If you grew up in London, Leicester Square Tiger Tiger was the only place to go out

It was all for the McDonald’s afterwards


As soon as you turned 18, you knew the only time to go out was a week night at Tiger Tiger Leicester Square. The people in the year above you at school had gone there and thus, it was your turn in year 13.

Monday nights were the best time to go, although sometimes, when you were feeling particularly crazy, you may have gone on a Thursday. Monday night held truer to the “student” night it claimed to be, although the only students you ever saw there were fellow fresh-faced sixth formers clutching their barely-used provisional driving licenses.

If you were a group of girls, you would become used to letting completely random boys you’d met somewhere between the tube station and the club pretend to be with you so that they would get in – and if you were unlucky enough to be a group of boys on your own, you’d hang around desperately trying to find a group of girls to walk in with you to assure you got in.

Upon entering, the smell of vodka and Red Bull would hit you like a tonne of bricks. There was only one thing to it: time to stock up at the bar – the drinks that you’d had on the tube were starting to wear off. In this short walk from the door to the bar you will have already bumped into at least four different people you knew. This was only the beginning.

Drinks in hand, going to the toilets was quite an adventure if you’re a girl: someone in your group would cry out that she wanted to get a nice group photo before everyone gets too mashed, which was fair enough, really. And so you’d spend what felt like hours in the toilets, taking endless selfies. This was also the moment you’d bump into a girl you barely knew from your year at school and you’d somehow end up having a heart to heart with them, and then never speak to them again. Such is the way with club toilet acquaintances.

Once out of the loos, we were really spoilt for choice. Of course, you wouldn’t start off the night on the floor of the entrance, so where to first? The pop room?

The pop room is a place of wonder. Always too hot, the coloured dancefloor (so authentic) a little too crowded… but the music was always on point. Banger after banger. The best kind of people congregated in the pop room: that is, the people unashamed to shout along to cheesy music.

When the pop room got too much, it was time to move to the polar opposite: the white room. The music is the white room was always on point, but there were just so many sofas. Why were there so many sofas? Did people sit on them?

Tiger Tiger’s décor leaves much to be desired: in the harsh flash of camera photos you see how sad the wall decorations are and how bare it really is, but in the vodka Red Bull haze it felt like the most grown up and sophisticated place you could be. That’s probably why there weren’t that many proper grown ups there.

After hours of grinding, slut dropping, and probably kissing some random boys from the school near you, it was time to take a chance on the stairs leading down to the cloak room, where you discover that one of your friends has obviously lost their ticket.

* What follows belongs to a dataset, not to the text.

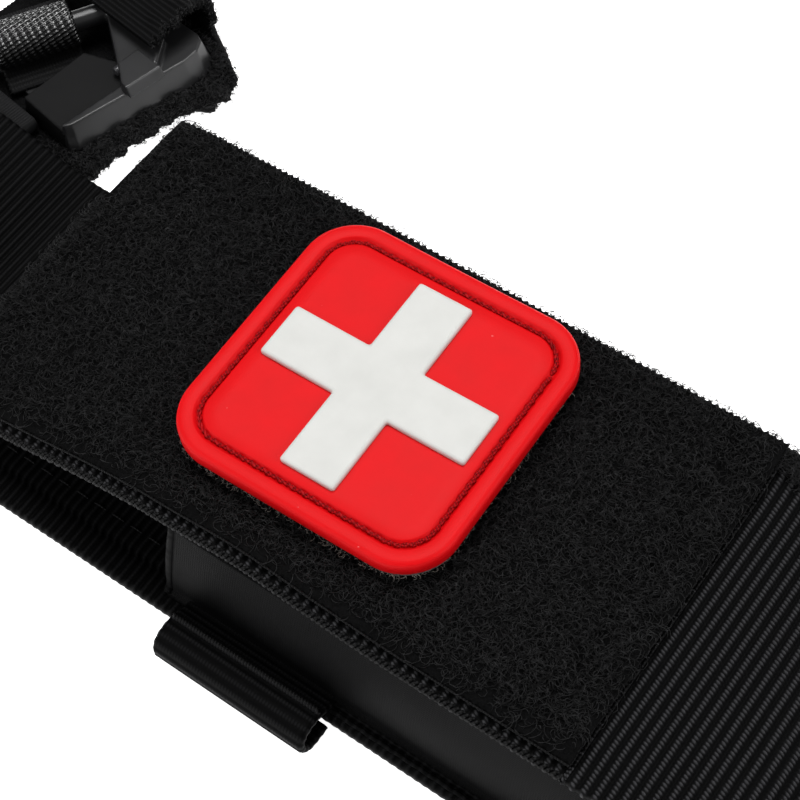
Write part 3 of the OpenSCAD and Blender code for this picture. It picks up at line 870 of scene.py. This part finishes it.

Drama resolved, it was time to brave the madness of the McDonald’s in Leicester Square. Something always went wrong. Whether they had run out of burgers or one of your friends got into a fight over queueing, there was no better feeling than walking to the bus stop clutching thousands of calories worth of greasy goodness.

Our clubbing life began with these glorious nights, so we’ll always hold a soft spot in our hearts for Leicester Square Tiger Tiger.